Whether you deem this structural choice a failure or not is dependent, I think, on the same thing that will decide whether you find the novel as a whole to be a failure. That is, whether or not you agree with Pierre from the outset, which invariably will largely split along age lines. If you are of younger generations, having been raised with the internet and cell phones since birth, you’re likely to require an argument for Pierre’s anti-tech thesis that isn’t provided. However, if you are older, the guttural, emotional base of Pierre’s argument might be enough to pull you through with an engagement that allows you to find critiques of structure and language choice superfluous.

For me the experience can all be summed up in the first hundred pages, which covers chapters 1 through 10. Chapters 1-9 are messy, unclear, and deeply, deeply, boring. Chapter 10 however, summarises everything that has happened so far in an incredibly elegant prose, with imagery that creates a convincing case for Pierre’s wider points. Here is where we get a tiny peak at Pierre in his peak, refined form.

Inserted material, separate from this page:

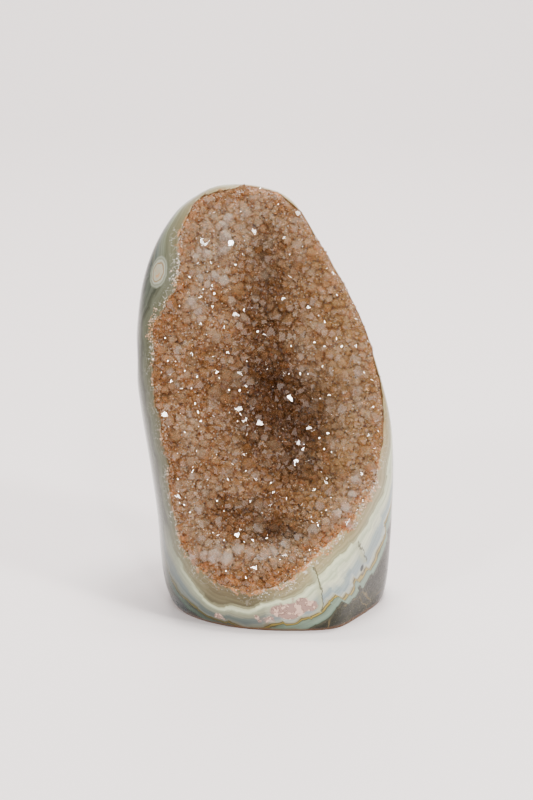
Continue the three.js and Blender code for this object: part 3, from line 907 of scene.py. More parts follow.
@dataclass(frozen=True)
class PolishedRind:
    """The stone's polished outside, its cut base and the wall behind the crystals."""

    form: StoneForm
    slices: int = 330
    stacks: int = 250
    rock_scale: float = 20.0
    fitted_share: float = 0.0245
    front_limit: float = 0.02
    fit_steps: tuple[float, float] = (1 / 150, 1 / 35)
    flow_turn: float = 25.0
    # the painted shade and dark teal on the lower left: the height it fades up to and over, and the distance
    # from the crystals where it starts and grows full, in millimetres
    teal_and_shade_top: float = 30.0
    teal_and_shade_fade: float = 24.0
    teal_and_shade_start: float = 5.0
    teal_and_shade_width: float = 8.0
    crack_reach: float = 3.2
    crack_side_limit: float = 5.0
    wall_shares: tuple[float, ...] = (0.992, 0.975, 0.94, 0.86, 0.7, 0.45, 0.2)
    wall_thickness: float = 5.2
    eye_at: tuple[float, float, float] = (-31.9, -2.8, 104.9)
    eye_size: tuple[float, float] = (3.6, 5.6)
    pink_at: tuple[tuple[float, float, float, float, float], ...] = (
        (6.5, -30.2, 7.5, 7.0, 0.95),
        (11.5, -30.0, 9.0, 6.5, 0.90),
        (1.0, -29.5, 4.5, 5.0, 0.80),
        (-24.0, -16.0, 8.0, 5.0, 0.45),
        (-15.0, -25.0, 3.0, 7.0, 0.55),
    )
    pink_flatness: float = 0.6
    dark_pits: tuple[tuple[float, float, float, float, float], ...] = (
        (-39.3, -2.5, 79.0, 1.6, 4.5),
        (-39.2, -1.5, 68.0, 1.4, 5.0),
        (-28.5, -14.0, 2.5, 4.5, 3.0),
        (29.6, -19.4, 17.0, 0.9, 1.0),
    )
    cracks: tuple[tuple[tuple[float, float], ...], ...] = (
        ((14.4, 21.5), (15.3, 18.9), (16.4, 16.5), (16.8, 12.5), (17.4, 9.7), (17.0, 7.0)),
        ((28.0, 27.0), (29.2, 23.2), (30.6, 18.9)),
    )

    def build(self, shift: np.ndarray) -> bpy.types.Object:
        """Makes the piece, without its finish.

        Args:
            shift: the move into the shared frame, in millimetres.

        Returns:
            The rind as one closed mesh.
        """
        points, faces, in_front = self._outside()
        points, faces, loop = self._opened(points, faces, in_front)
        points, faces = self._walled(points, faces, loop)
        return mesh_object("polished_rind", points, faces, shift, self._marks(points, points[loop]))

    def _outside(self) -> tuple[np.ndarray, np.ndarray, np.ndarray]:
        """The whole outside as a grid.

        Returns:
            The points, the four-sided faces, and for each point whether it lies before the widest place.
        """
        rows = np.linspace(0, 1, self.stacks + 1)[:-1]
        turns = np.linspace(-1.5 * math.pi, 0.5 * math.pi, self.slices, endpoint=False)
        along, angle = np.meshgrid(rows, turns, indexing="ij")
        along, angle = self._fitted(along.ravel(), angle.ravel())
        points = self.form.outside(angle, along)
        i, j = np.meshgrid(np.arange(self.stacks - 1), np.arange(self.slices), indexing="ij")
        k = (j + 1) % self.slices
        low = i * self.slices
        high = low + self.slices
        faces = np.stack([low + j, low + k, high + k, high + j], -1).reshape(-1, 4)
        return points, faces, np.sin(angle) < self.front_limit

    def _share_at(self, along: np.ndarray, angle: np.ndarray) -> np.ndarray:
        """How far out from the face's centre the outside's points lie, as a share of the way."""
        points = self.form.outside(angle, along)
        return self.form.share_out(points[:, 0], points[:, 2])

    def _fitted(self, along: np.ndarray, angle: np.ndarray) -> tuple[np.ndarray, np.ndarray]:
        """Moves the grid points beside the face's edge onto it, along the surface."""
        share = self._share_at(along, angle)
        near = (np.sin(angle) < self.front_limit) & (np.abs(share - 1) < self.fitted_share)
        inside = (share < 1) & (np.sin(angle) < self.front_limit)
        grid = inside.reshape(self.stacks, self.slices)
        beside = np.zeros_like(grid)
        for axis, step in ((0, 1), (0, -1), (1, 1), (1, -1)):
            beside |= np.roll(grid, step, axis) & ~grid
        chosen = np.flatnonzero(beside.ravel() & near)
        u, a = along[chosen], angle[chosen]
        tiny = 1e-4
        u_weight, a_weight = self.fit_steps
        for _ in range(4):
            off = self._share_at(u, a) - 1
            slope_u = (self._share_at(u + tiny, a) - 1 - off) / tiny * u_weight
            slope_a = (self._share_at(u, a + tiny) - 1 - off) / tiny * a_weight
            scale = off / np.maximum(slope_u**2 + slope_a**2, 1e-12)
            u = u - np.clip(scale * slope_u, -2, 2) * u_weight
            a = a - np.clip(scale * slope_a, -2, 2) * a_weight
        along[chosen], angle[chosen] = u, a
        return along, angle

    def _opened(
        self, points: np.ndarray, faces: np.ndarray, in_front: np.ndarray
    ) -> tuple[np.ndarray, list[list[int]], np.ndarray]:
        """Takes the crystal face out of the outside and closes the base and the top.

        Returns:
            The points, the kept faces and the face's edge as a loop of point numbers.
        """
        share = self.form.share_out(points[:, 0], points[:, 2])
        cut = (share[faces] < 1.0005).all(1) & in_front[faces].all(1)
        kept = faces[~cut].tolist()
        edges = set()
        for face in faces[cut].tolist():
            for a, b in zip(face, face[1:] + face[:1]):
                if (b, a) in edges:
                    edges.remove((b, a))
                else:
                    edges.add((a, b))
        after = dict(edges)
        start = next(iter(after))
        loop = [start]
        while after[loop[-1]] != start:
            loop.append(after[loop[-1]])
        base = len(points)
        top = base + 1
        last = (self.stacks - 1) * self.slices
        centre = points[: self.slices].mean(0)
        crown = self.form.outside(np.zeros(1), np.ones(1))
        points = np.vstack([points, centre, crown])
        for j in range(self.slices):
            k = (j + 1) % self.slices
            kept.append([base, k, j])
            kept.append([top, last + j, last + k])
        return points, kept, np.array(loop)

    def _walled(
        self, points: np.ndarray, faces: list[list[int]], loop: np.ndarray
    ) -> tuple[np.ndarray, list[list[int]]]:
        """Adds the wall behind the crystals, from the face's edge to the middle."""
        rim = points[loop]
        centre = np.array(FACE_CENTRE)
        out = rim[:, [0, 2]] - centre
        earlier = loop
        for share in self.wall_shares:
            at = centre + out * share
            y = self.form.hollow_floor(at[:, 0], at[:, 1]) + self.wall_thickness * math.sqrt(1 - share**6)
            ring = np.stack([at[:, 0], np.maximum(y, rim[:, 1]), at[:, 1]], 1)
            start = len(points)
            points = np.vstack([points, ring])
            current = np.arange(start, start + len(loop))
            for j in range(len(loop)):
                k = (j + 1) % len(loop)
                faces.append([int(earlier[j]), int(earlier[k]), int(current[k]), int(current[j])])
            earlier = current
        middle = len(points)
        points = np.vstack([points, points[earlier].mean(0)])
        for j in range(len(loop)):
            k = (j + 1) % len(loop)
            faces.append([int(earlier[j]), int(earlier[k]), middle])
        return points, faces

    def _marks(self, points: np.ndarray, rim: np.ndarray) -> dict[str, np.ndarray]:
        """The named values that the agate finish reads at each point."""
        dense = np.concatenate([rim + (np.roll(rim, -1, 0) - rim) * k / 4 for k in range(4)])
        tree = KDTree(len(dense))
        for i, point in enumerate(dense):
            tree.insert(point, i)
        tree.balance()
        nearest = [tree.find(point)[1:] for point in points]
        index = np.array([n[0] for n in nearest])
        distance = np.array([n[1] for n in nearest])
        angle = np.arctan2(dense[index, 2] - FACE_CENTRE[1], dense[index, 0] - FACE_CENTRE[0])
        mint = MINT_LINE.at(angle)
        contact = CONTACT_LINE.at(angle)
        beyond = 1 + (distance - contact) / self.rock_scale
        outer = np.where(distance < contact, 0.5 + 0.5 * (distance - mint) / (contact - mint), beyond)
        band = np.where(distance < mint, 0.5 * distance / mint, outer)
        flow = np.stack([self.flow_turn * np.cos(angle), self.flow_turn * np.sin(angle), distance], 1)
        low = np.clip((self.teal_and_shade_top - points[:, 2]) / self.teal_and_shade_fade, 0, 1)
        outer_part = np.clip((distance - self.teal_and_shade_start) / self.teal_and_shade_width, 0, 1)
        return {
            "rim": distance,
            "band": band,
            "left_flank": LEFT_FLANK.at(angle),
            "flow": flow,
            "rust": RUST.at(angle),
            "low": LOW_HAZE.at(angle),
            "sugar": SUGAR.at(angle),
            "pink": self._pinkness(points),
            "eye": self._eye_rings(points),
            "pit": self._pit_darkness(points),
            # partly dark teal, partly painted shade: darker towards the base on the lower left, away from the
            # crystals
            "dusk": TEAL_AND_SHADE_SIDE.at(angle) * low * outer_part,
            **self._crack_marks(points),
        }

    def _crack_marks(self, points: np.ndarray) -> dict[str, np.ndarray]:
        """The side-counting distance to the nearest crack, and where along it the crack is open."""
        seen = points[:, [0, 2]]
        nearest = np.full(len(points), 99.0)
        open_share = np.zeros(len(points))
        for crack in self.cracks:
            for start, end in zip(crack, crack[1:]):
                start, along = np.array(start), np.subtract(end, start)
                share = ((seen - start) @ along) / (along @ along)
                off = seen - start - np.clip(share, 0, 1)[:, None] * along
                away = np.hypot(*off.T)
                side = np.where(off @ np.array([-along[1], along[0]]) < 0, 1, -1)
                nearest = np.where(away < np.abs(nearest), away * side, nearest)
                beside = np.exp(-((away / self.crack_reach) ** 2))
                open_share = np.maximum(open_share, np.where(np.abs(share - 0.5) < 0.6, beside, 0))
        in_front = points[:, 1] < 0
        return {
            "crack": np.clip(nearest, -self.crack_side_limit, self.crack_side_limit),
            "cracked": np.where(in_front, np.clip(open_share * 1.6, 0, 1), 0),
        }

    def _pinkness(self, points: np.ndarray) -> np.ndarray:
        """Soft round patches, each given as place, size and strength."""
        value = np.zeros(len(points))
        for x, y, z, size, strength in self.pink_at:
            reach = np.array([size, size, size * self.pink_flatness])
            away = np.linalg.norm((points - np.array([x, y, z])) / reach, axis=1)
            value = np.maximum(value, strength * np.exp(-(away**2)))
        return value

    def _eye_rings(self, points: np.ndarray) -> np.ndarray:
        """How far out in the eye each point lies, 1 at its border and capped beyond it."""
        away = points - np.array(self.eye_at)
        wide, tall = self.eye_size
        return np.minimum(1.5, np.hypot(np.hypot(away[:, 0], away[:, 1]) / wide, away[:, 2] / tall))

    def _pit_darkness(self, points: np.ndarray) -> np.ndarray:
        """Dark natural pits, each given as place, width and height."""
        value = np.zeros(len(points))
        for x, y, z, wide, tall in self.dark_pits:
            away = np.linalg.norm((points - np.array([x, y, z])) / np.array([wide, wide, tall]), axis=1)
            value = np.maximum(value, np.clip(1.6 - away, 0, 1))
        return value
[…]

With neat nihilistic sentences like:

He opened both eyes.
Looked at the bedroom window.
Then at the screen.
One was real life.
The other was the future.
Or something.

Should the rest of the book have matched chapter 10 and the few other passages like it (as chapter 10 is only a little over 2 pages), would have made the novel one of the best books of the year, if not of the last decade.

I cannot recommend Meanwhile in Dopamine City, except perhaps as a gift for your parents if either your parents are fervently anti-technology or if you don’t particularly like your parents and want to get them something that is a little like torture but they won’t complain about for fear of seeming intellectually inadequate.